PROBLEM STATEMENT: Both the line containing "fibula = add_round_bar(parts)" and the line containing "if empty is" belong in the answer, along with every line between them; print exactly those.

PROVIDED MATERIAL:
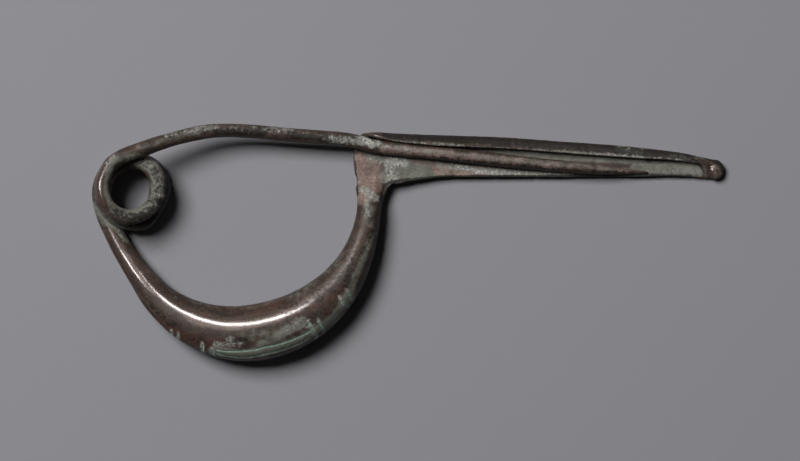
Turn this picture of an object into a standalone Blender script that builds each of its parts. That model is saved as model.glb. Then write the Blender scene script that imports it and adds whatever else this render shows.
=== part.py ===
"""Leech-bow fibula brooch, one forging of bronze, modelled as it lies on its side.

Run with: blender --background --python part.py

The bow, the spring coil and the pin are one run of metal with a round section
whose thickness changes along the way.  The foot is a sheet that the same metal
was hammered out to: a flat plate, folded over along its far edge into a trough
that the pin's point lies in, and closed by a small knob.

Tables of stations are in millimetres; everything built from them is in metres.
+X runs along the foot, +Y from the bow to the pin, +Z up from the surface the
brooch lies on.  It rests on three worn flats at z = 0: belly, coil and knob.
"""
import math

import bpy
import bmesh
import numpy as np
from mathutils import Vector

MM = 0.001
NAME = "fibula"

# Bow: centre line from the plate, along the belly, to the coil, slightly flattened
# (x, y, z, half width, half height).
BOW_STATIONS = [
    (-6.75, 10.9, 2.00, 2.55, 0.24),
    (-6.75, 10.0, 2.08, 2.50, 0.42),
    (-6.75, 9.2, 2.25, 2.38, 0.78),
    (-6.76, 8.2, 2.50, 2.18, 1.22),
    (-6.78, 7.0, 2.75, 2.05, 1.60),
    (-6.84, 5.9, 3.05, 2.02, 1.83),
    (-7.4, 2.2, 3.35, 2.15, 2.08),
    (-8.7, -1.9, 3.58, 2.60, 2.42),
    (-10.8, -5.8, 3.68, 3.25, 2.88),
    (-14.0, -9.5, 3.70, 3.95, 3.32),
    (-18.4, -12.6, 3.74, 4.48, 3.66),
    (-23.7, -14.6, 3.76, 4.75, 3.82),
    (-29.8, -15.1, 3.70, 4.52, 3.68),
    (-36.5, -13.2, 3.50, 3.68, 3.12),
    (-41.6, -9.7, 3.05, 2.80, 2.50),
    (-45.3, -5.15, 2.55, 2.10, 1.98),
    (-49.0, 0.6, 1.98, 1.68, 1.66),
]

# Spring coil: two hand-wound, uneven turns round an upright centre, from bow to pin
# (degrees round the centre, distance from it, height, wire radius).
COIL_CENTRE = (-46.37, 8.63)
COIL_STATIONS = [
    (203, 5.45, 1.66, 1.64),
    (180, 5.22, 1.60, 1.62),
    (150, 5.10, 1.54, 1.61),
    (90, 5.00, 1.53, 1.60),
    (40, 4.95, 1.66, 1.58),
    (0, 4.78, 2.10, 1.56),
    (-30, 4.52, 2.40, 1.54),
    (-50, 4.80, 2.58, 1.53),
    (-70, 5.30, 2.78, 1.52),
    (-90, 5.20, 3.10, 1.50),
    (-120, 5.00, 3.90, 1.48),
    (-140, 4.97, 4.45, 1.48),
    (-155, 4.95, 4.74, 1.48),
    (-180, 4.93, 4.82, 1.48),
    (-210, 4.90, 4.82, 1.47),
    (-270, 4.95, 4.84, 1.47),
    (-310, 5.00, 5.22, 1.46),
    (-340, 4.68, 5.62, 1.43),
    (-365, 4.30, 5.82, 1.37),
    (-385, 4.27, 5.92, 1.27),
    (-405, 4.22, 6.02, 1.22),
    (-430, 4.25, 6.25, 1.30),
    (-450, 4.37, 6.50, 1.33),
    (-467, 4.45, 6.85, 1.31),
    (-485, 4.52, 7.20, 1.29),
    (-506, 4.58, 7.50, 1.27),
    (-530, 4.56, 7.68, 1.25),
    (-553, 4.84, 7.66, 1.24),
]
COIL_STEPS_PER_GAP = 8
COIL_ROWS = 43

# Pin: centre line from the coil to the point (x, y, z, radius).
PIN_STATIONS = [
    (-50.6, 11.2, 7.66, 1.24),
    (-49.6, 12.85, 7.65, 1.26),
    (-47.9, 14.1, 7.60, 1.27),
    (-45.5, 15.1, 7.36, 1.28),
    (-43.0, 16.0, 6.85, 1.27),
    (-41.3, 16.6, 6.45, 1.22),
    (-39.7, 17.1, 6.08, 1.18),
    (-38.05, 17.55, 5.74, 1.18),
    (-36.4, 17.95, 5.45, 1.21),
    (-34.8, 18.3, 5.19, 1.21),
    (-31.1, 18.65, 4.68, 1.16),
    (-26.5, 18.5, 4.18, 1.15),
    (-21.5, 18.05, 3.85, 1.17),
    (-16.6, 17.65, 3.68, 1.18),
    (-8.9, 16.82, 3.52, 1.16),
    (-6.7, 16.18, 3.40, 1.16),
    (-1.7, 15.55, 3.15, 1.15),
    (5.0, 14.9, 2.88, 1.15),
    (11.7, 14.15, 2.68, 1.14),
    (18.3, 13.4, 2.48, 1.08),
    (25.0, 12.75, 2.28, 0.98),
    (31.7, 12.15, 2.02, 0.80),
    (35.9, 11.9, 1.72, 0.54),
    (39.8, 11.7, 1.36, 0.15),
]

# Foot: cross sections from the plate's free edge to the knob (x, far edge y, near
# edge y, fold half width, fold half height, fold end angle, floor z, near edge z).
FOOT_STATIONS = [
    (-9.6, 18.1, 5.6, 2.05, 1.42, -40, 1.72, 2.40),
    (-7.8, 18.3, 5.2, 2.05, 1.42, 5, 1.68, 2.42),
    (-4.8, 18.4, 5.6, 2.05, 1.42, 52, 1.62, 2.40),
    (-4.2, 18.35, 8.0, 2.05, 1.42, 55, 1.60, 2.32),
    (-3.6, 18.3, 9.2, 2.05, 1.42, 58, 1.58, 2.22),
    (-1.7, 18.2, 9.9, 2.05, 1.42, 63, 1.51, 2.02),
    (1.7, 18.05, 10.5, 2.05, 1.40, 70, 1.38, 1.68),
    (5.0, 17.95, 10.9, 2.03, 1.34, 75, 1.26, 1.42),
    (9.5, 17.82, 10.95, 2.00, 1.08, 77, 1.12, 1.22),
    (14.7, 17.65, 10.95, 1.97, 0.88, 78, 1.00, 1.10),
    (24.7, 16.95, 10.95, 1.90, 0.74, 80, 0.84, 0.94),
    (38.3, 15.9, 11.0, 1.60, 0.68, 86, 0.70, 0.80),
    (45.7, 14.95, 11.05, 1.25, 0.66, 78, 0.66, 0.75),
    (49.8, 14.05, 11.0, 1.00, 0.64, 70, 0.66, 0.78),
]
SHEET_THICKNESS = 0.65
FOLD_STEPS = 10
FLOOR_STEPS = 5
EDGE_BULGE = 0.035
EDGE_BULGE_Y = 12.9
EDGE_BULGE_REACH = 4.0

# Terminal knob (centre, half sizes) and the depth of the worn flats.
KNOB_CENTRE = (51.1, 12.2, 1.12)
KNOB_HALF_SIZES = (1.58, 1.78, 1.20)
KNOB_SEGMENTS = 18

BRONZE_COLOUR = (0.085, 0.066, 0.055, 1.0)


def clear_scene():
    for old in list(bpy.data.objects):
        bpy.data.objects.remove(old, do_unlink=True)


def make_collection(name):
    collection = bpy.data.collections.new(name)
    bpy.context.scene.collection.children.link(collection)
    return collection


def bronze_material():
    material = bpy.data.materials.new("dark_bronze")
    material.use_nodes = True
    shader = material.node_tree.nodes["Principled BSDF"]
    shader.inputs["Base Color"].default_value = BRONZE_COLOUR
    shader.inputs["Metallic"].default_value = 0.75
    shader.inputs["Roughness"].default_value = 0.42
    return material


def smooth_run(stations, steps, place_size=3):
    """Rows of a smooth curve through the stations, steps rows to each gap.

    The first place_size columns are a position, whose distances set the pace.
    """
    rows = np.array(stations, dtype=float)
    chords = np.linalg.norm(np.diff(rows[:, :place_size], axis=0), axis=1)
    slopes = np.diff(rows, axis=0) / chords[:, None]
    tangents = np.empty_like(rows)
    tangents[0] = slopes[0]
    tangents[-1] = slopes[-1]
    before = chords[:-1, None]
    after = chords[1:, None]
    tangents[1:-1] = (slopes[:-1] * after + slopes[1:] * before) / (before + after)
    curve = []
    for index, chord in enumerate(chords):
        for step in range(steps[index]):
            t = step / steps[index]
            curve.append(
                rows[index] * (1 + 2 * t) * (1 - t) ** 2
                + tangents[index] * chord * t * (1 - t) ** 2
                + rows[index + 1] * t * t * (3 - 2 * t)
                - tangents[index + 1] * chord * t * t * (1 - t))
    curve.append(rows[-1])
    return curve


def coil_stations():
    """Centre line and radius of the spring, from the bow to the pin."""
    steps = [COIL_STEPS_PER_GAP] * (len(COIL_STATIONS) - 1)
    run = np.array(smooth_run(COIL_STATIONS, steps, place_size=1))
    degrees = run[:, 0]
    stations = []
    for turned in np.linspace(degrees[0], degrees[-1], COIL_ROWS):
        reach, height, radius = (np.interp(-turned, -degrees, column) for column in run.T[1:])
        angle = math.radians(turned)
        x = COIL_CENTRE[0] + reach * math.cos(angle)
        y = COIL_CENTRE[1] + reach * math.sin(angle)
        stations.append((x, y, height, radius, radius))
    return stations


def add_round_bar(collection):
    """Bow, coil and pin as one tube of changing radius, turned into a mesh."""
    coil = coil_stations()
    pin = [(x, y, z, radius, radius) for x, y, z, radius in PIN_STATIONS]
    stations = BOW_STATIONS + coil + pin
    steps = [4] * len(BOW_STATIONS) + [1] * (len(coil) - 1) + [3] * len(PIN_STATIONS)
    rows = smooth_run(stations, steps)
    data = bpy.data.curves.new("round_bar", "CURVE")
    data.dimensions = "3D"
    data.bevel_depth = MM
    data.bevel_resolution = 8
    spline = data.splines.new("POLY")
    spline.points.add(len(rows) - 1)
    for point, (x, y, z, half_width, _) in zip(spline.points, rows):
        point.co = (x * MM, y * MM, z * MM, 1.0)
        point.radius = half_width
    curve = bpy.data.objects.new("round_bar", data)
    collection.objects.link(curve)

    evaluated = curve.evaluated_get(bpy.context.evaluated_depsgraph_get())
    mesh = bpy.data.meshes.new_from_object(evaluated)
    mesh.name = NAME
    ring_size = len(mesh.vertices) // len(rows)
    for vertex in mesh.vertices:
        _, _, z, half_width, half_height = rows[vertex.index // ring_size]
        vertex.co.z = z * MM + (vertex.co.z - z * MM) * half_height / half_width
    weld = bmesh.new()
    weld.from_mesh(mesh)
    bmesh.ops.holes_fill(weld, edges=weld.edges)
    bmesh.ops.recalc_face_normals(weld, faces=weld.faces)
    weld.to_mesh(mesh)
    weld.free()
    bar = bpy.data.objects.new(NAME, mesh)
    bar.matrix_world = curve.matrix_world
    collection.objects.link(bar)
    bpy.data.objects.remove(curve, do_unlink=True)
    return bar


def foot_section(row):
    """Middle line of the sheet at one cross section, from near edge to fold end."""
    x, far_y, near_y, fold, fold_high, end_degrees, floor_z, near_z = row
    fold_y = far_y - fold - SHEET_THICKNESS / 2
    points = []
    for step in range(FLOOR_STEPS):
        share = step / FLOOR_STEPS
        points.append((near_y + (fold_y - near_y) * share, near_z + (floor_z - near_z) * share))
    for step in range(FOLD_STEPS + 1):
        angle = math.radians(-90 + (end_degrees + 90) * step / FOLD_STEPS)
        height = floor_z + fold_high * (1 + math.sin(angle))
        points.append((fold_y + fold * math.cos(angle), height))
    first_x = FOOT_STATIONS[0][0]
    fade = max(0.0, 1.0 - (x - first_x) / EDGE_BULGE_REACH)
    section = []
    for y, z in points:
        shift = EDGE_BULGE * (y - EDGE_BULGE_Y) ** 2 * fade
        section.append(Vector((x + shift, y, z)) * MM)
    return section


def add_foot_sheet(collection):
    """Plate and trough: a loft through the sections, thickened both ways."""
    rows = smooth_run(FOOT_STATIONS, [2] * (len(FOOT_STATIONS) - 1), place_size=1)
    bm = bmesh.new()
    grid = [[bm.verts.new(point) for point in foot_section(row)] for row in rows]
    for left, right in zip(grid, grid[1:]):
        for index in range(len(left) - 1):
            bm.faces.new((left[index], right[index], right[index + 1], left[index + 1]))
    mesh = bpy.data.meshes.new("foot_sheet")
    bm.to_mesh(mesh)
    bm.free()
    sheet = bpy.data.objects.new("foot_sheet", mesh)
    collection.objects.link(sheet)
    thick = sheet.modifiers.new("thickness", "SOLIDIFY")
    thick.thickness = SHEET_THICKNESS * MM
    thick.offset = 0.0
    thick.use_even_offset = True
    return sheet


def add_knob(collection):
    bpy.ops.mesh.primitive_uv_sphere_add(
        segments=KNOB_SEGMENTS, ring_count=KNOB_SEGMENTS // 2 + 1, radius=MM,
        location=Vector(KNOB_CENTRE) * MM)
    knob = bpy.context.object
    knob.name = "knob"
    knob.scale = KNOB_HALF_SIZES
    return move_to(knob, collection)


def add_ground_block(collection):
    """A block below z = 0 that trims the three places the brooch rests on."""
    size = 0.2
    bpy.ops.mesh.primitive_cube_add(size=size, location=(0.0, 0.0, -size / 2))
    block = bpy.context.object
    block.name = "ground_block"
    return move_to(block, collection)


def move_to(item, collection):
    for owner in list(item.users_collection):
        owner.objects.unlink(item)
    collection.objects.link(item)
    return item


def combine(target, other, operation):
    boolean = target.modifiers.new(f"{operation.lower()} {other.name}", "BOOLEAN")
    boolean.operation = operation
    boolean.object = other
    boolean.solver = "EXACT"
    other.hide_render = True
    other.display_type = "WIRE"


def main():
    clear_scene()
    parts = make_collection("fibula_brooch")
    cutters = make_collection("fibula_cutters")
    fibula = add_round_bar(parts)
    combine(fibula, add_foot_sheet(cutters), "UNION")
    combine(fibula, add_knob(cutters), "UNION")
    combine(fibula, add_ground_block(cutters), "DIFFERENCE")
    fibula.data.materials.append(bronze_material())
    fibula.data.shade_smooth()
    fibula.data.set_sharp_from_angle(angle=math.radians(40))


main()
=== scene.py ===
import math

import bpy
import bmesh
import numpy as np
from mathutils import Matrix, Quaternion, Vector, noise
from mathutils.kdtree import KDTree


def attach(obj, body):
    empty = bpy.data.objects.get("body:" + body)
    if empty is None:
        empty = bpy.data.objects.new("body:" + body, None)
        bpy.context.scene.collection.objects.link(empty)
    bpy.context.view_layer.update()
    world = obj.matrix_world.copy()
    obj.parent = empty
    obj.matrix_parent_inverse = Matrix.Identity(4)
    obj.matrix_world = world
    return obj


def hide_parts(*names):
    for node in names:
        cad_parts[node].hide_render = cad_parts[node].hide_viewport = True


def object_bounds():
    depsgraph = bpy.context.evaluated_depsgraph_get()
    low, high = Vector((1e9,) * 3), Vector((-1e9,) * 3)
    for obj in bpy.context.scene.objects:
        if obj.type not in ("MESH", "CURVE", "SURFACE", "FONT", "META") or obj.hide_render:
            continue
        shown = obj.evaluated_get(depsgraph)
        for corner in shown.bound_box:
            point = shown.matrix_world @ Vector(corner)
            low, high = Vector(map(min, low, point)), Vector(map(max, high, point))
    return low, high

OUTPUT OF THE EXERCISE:
    fibula = add_round_bar(parts)
    combine(fibula, add_foot_sheet(cutters), "UNION")
    combine(fibula, add_knob(cutters), "UNION")
    combine(fibula, add_ground_block(cutters), "DIFFERENCE")
    fibula.data.materials.append(bronze_material())
    fibula.data.shade_smooth()
    fibula.data.set_sharp_from_angle(angle=math.radians(40))


main()
=== scene.py ===
import math

import bpy
import bmesh
import numpy as np
from mathutils import Matrix, Quaternion, Vector, noise
from mathutils.kdtree import KDTree


def attach(obj, body):
    empty = bpy.data.objects.get("body:" + body)
    if empty is None:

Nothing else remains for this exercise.